## SET TASK
Write out all of the lines below, exactly and completely.

— START OF DATA PROVIDED —

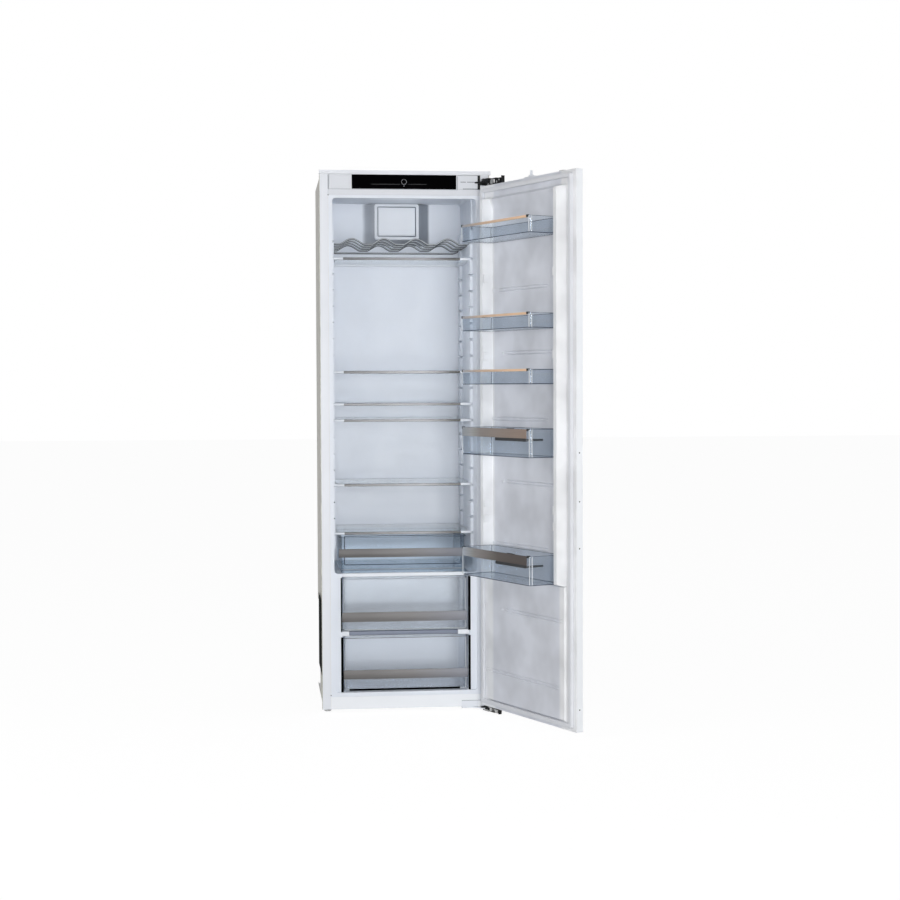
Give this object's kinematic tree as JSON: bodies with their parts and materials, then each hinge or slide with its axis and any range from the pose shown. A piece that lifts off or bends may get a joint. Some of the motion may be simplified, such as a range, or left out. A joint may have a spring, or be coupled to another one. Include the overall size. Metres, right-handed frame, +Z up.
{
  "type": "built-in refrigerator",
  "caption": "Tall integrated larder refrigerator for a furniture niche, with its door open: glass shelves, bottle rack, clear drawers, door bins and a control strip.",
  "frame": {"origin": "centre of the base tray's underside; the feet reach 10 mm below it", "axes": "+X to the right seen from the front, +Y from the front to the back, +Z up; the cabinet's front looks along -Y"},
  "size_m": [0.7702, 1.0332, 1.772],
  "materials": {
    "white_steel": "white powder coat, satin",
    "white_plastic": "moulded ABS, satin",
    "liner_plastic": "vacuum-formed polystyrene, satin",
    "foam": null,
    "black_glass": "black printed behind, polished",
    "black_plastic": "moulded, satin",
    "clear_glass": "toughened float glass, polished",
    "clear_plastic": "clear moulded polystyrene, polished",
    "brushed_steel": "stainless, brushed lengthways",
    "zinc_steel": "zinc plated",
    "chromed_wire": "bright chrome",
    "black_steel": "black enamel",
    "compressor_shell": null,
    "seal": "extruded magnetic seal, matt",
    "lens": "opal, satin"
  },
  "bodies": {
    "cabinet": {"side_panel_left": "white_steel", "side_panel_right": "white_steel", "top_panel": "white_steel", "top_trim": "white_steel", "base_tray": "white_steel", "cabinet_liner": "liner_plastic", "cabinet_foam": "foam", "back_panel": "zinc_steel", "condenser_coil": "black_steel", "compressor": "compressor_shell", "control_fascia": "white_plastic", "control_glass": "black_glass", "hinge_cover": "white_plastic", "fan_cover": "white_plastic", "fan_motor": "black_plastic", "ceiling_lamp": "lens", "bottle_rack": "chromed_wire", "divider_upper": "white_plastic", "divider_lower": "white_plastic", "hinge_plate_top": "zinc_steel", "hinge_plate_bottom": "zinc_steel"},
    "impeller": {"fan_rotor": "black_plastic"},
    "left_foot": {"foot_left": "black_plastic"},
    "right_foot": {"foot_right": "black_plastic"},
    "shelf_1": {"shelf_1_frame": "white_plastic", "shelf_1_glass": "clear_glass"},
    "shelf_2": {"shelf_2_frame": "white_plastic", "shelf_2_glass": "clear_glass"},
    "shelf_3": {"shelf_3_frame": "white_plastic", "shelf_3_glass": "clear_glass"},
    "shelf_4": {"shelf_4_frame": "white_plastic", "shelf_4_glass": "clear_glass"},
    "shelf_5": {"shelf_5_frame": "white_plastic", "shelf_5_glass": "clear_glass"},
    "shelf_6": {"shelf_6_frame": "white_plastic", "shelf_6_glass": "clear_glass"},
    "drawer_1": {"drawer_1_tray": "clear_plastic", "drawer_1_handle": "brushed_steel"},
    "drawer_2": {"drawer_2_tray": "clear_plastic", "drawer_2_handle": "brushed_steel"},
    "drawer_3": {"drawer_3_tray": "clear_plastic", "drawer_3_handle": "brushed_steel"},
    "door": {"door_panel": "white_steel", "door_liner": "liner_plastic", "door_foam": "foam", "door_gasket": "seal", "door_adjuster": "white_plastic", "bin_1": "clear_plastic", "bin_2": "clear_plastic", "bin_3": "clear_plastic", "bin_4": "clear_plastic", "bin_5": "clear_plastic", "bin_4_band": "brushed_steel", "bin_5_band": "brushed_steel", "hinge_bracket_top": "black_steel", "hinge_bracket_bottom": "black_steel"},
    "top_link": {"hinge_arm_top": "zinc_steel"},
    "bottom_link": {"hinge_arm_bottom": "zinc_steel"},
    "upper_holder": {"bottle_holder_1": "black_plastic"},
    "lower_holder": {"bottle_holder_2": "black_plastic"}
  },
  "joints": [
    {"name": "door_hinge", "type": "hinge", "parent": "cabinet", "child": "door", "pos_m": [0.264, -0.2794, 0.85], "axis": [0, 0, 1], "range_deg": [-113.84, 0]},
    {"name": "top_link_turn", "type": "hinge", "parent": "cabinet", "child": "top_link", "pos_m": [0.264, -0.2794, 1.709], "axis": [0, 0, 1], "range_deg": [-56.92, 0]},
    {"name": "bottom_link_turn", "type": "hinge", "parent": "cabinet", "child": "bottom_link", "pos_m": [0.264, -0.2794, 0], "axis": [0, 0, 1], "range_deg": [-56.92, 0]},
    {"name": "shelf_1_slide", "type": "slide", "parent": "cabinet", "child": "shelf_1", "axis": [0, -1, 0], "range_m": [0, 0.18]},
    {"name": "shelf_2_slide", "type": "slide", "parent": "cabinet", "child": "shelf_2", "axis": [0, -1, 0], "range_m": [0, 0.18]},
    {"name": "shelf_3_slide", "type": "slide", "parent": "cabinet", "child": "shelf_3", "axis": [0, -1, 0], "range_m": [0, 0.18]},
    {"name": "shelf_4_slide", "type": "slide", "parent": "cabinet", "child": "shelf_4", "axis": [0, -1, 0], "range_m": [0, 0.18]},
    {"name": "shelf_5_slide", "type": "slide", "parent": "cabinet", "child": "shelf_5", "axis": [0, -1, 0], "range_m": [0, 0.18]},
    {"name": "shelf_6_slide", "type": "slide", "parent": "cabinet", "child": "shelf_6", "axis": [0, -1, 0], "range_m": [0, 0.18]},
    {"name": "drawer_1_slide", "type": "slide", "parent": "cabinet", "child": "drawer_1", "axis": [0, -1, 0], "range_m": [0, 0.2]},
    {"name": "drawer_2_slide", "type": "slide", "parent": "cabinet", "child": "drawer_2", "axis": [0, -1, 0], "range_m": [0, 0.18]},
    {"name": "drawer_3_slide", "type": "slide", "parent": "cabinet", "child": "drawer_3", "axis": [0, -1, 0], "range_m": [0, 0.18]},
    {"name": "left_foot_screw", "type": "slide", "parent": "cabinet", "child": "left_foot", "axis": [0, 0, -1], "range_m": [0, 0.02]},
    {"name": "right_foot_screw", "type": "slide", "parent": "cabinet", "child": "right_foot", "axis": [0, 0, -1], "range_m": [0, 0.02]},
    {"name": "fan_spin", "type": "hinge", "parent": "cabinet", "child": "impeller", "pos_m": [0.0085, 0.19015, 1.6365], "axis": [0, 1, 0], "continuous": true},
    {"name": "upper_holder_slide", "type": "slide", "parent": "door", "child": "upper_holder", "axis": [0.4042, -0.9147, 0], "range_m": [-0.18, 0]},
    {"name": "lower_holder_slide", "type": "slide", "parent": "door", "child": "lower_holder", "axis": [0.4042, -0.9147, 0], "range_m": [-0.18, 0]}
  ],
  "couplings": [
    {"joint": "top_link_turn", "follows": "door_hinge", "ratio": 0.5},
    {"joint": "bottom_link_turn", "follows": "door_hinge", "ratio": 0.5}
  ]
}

— END OF DATA PROVIDED —

## EXPECTED ANSWER
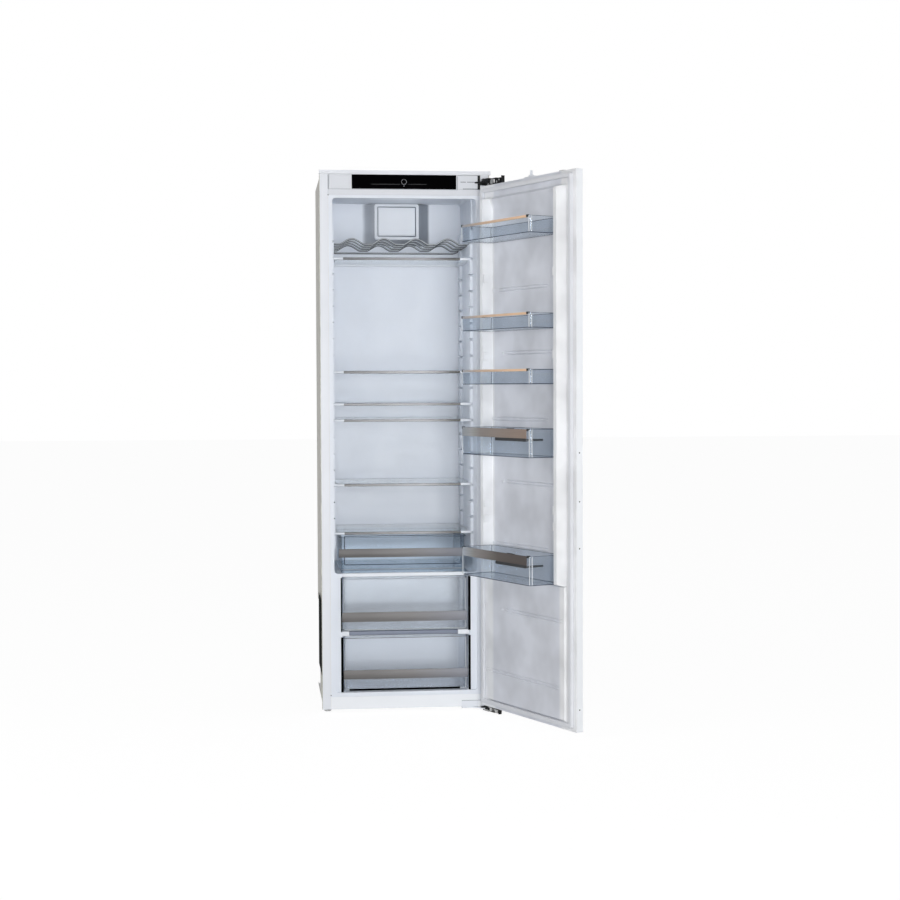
Give this object's kinematic tree as JSON: bodies with their parts and materials, then each hinge or slide with its axis and any range from the pose shown. A piece that lifts off or bends may get a joint. Some of the motion may be simplified, such as a range, or left out. A joint may have a spring, or be coupled to another one. Include the overall size. Metres, right-handed frame, +Z up.
{
  "type": "built-in refrigerator",
  "caption": "Tall integrated larder refrigerator for a furniture niche, with its door open: glass shelves, bottle rack, clear drawers, door bins and a control strip.",
  "frame": {"origin": "centre of the base tray's underside; the feet reach 10 mm below it", "axes": "+X to the right seen from the front, +Y from the front to the back, +Z up; the cabinet's front looks along -Y"},
  "size_m": [0.7702, 1.0332, 1.772],
  "materials": {
    "white_steel": "white powder coat, satin",
    "white_plastic": "moulded ABS, satin",
    "liner_plastic": "vacuum-formed polystyrene, satin",
    "foam": null,
    "black_glass": "black printed behind, polished",
    "black_plastic": "moulded, satin",
    "clear_glass": "toughened float glass, polished",
    "clear_plastic": "clear moulded polystyrene, polished",
    "brushed_steel": "stainless, brushed lengthways",
    "zinc_steel": "zinc plated",
    "chromed_wire": "bright chrome",
    "black_steel": "black enamel",
    "compressor_shell": null,
    "seal": "extruded magnetic seal, matt",
    "lens": "opal, satin"
  },
  "bodies": {
    "cabinet": {"side_panel_left": "white_steel", "side_panel_right": "white_steel", "top_panel": "white_steel", "top_trim": "white_steel", "base_tray": "white_steel", "cabinet_liner": "liner_plastic", "cabinet_foam": "foam", "back_panel": "zinc_steel", "condenser_coil": "black_steel", "compressor": "compressor_shell", "control_fascia": "white_plastic", "control_glass": "black_glass", "hinge_cover": "white_plastic", "fan_cover": "white_plastic", "fan_motor": "black_plastic", "ceiling_lamp": "lens", "bottle_rack": "chromed_wire", "divider_upper": "white_plastic", "divider_lower": "white_plastic", "hinge_plate_top": "zinc_steel", "hinge_plate_bottom": "zinc_steel"},
    "impeller": {"fan_rotor": "black_plastic"},
    "left_foot": {"foot_left": "black_plastic"},
    "right_foot": {"foot_right": "black_plastic"},
    "shelf_1": {"shelf_1_frame": "white_plastic", "shelf_1_glass": "clear_glass"},
    "shelf_2": {"shelf_2_frame": "white_plastic", "shelf_2_glass": "clear_glass"},
    "shelf_3": {"shelf_3_frame": "white_plastic", "shelf_3_glass": "clear_glass"},
    "shelf_4": {"shelf_4_frame": "white_plastic", "shelf_4_glass": "clear_glass"},
    "shelf_5": {"shelf_5_frame": "white_plastic", "shelf_5_glass": "clear_glass"},
    "shelf_6": {"shelf_6_frame": "white_plastic", "shelf_6_glass": "clear_glass"},
    "drawer_1": {"drawer_1_tray": "clear_plastic", "drawer_1_handle": "brushed_steel"},
    "drawer_2": {"drawer_2_tray": "clear_plastic", "drawer_2_handle": "brushed_steel"},
    "drawer_3": {"drawer_3_tray": "clear_plastic", "drawer_3_handle": "brushed_steel"},
    "door": {"door_panel": "white_steel", "door_liner": "liner_plastic", "door_foam": "foam", "door_gasket": "seal", "door_adjuster": "white_plastic", "bin_1": "clear_plastic", "bin_2": "clear_plastic", "bin_3": "clear_plastic", "bin_4": "clear_plastic", "bin_5": "clear_plastic", "bin_4_band": "brushed_steel", "bin_5_band": "brushed_steel", "hinge_bracket_top": "black_steel", "hinge_bracket_bottom": "black_steel"},
    "top_link": {"hinge_arm_top": "zinc_steel"},
    "bottom_link": {"hinge_arm_bottom": "zinc_steel"},
    "upper_holder": {"bottle_holder_1": "black_plastic"},
    "lower_holder": {"bottle_holder_2": "black_plastic"}
  },
  "joints": [
    {"name": "door_hinge", "type": "hinge", "parent": "cabinet", "child": "door", "pos_m": [0.264, -0.2794, 0.85], "axis": [0, 0, 1], "range_deg": [-113.84, 0]},
    {"name": "top_link_turn", "type": "hinge", "parent": "cabinet", "child": "top_link", "pos_m": [0.264, -0.2794, 1.709], "axis": [0, 0, 1], "range_deg": [-56.92, 0]},
    {"name": "bottom_link_turn", "type": "hinge", "parent": "cabinet", "child": "bottom_link", "pos_m": [0.264, -0.2794, 0], "axis": [0, 0, 1], "range_deg": [-56.92, 0]},
    {"name": "shelf_1_slide", "type": "slide", "parent": "cabinet", "child": "shelf_1", "axis": [0, -1, 0], "range_m": [0, 0.18]},
    {"name": "shelf_2_slide", "type": "slide", "parent": "cabinet", "child": "shelf_2", "axis": [0, -1, 0], "range_m": [0, 0.18]},
    {"name": "shelf_3_slide", "type": "slide", "parent": "cabinet", "child": "shelf_3", "axis": [0, -1, 0], "range_m": [0, 0.18]},
    {"name": "shelf_4_slide", "type": "slide", "parent": "cabinet", "child": "shelf_4", "axis": [0, -1, 0], "range_m": [0, 0.18]},
    {"name": "shelf_5_slide", "type": "slide", "parent": "cabinet", "child": "shelf_5", "axis": [0, -1, 0], "range_m": [0, 0.18]},
    {"name": "shelf_6_slide", "type": "slide", "parent": "cabinet", "child": "shelf_6", "axis": [0, -1, 0], "range_m": [0, 0.18]},
    {"name": "drawer_1_slide", "type": "slide", "parent": "cabinet", "child": "drawer_1", "axis": [0, -1, 0], "range_m": [0, 0.2]},
    {"name": "drawer_2_slide", "type": "slide", "parent": "cabinet", "child": "drawer_2", "axis": [0, -1, 0], "range_m": [0, 0.18]},
    {"name": "drawer_3_slide", "type": "slide", "parent": "cabinet", "child": "drawer_3", "axis": [0, -1, 0], "range_m": [0, 0.18]},
    {"name": "left_foot_screw", "type": "slide", "parent": "cabinet", "child": "left_foot", "axis": [0, 0, -1], "range_m": [0, 0.02]},
    {"name": "right_foot_screw", "type": "slide", "parent": "cabinet", "child": "right_foot", "axis": [0, 0, -1], "range_m": [0, 0.02]},
    {"name": "fan_spin", "type": "hinge", "parent": "cabinet", "child": "impeller", "pos_m": [0.0085, 0.19015, 1.6365], "axis": [0, 1, 0], "continuous": true},
    {"name": "upper_holder_slide", "type": "slide", "parent": "door", "child": "upper_holder", "axis": [0.4042, -0.9147, 0], "range_m": [-0.18, 0]},
    {"name": "lower_holder_slide", "type": "slide", "parent": "door", "child": "lower_holder", "axis": [0.4042, -0.9147, 0], "range_m": [-0.18, 0]}
  ],
  "couplings": [
    {"joint": "top_link_turn", "follows": "door_hinge", "ratio": 0.5},
    {"joint": "bottom_link_turn", "follows": "door_hinge", "ratio": 0.5}
  ]
}